2013-07-29

Oliver Strand recently offered a good peek into the emerging coffee scene in Tokyo (which, curiously enough, did not elicit hundreds of responses from Japanese chauvinists like the one about espresso in Paris):

http://tmagazine.blogs.nytimes.com/2011/12/16/ristretto-tokyo-coffee/

A couple of the places he mentions are there because they're on all kinds of lists, for example Daibou is on every list but I never managed to get a good cup of coffee there, just burnt oil slicks. Maybe I should try again.

We tried Streamer on a previous visit, and again this week. The espresso is very much in the style of some Counter Culture blends, but the drinks are very milky (the latte feels like a gallon of milk, the cappuccino is a latte, even the macchiato is too much for me) and there's something very right wing about the aesthetics (camouflage donuts, Kyokujitsu-ki motif t-shirts). Very good but not really my thing.

Omotesando Koffee is amazing - the entire operation is one guy standing inside a cubic metal frame placed in an old Japanese house. He makes very good espresso drinks from Ogawa beans and a kind of cubic cannele and that's it. I believe he initially intended this to be a temporary location as the house was supposed to be torn down next month, but he just got another year or two on his lease.

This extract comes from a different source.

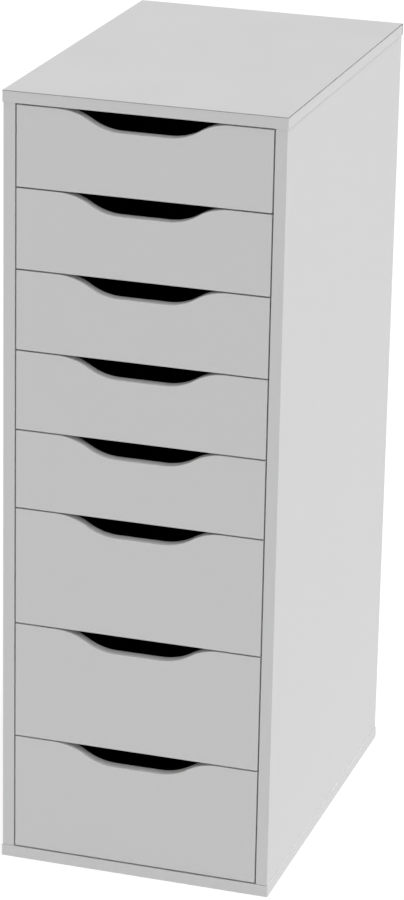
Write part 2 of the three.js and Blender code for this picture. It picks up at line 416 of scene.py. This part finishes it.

Nozy Coffee, also very good - they roast their own beans and they offer a daily selection of single origin beans for espresso. Of the two we tried - one from Costa Rica and the other from somewhere I couldn't parse from the Japanese pronunciation, one was excellent, well rounded with slight hints of mocha, the other was too acidic and flat.

Madeleine - quirky even by Tokyo standards, an espresso bar operated from the back of a Citroen 2CV, where the owner crouches for 4 hours on most days and serves espresso from a manual machine. The weakest of the bunch but still fine.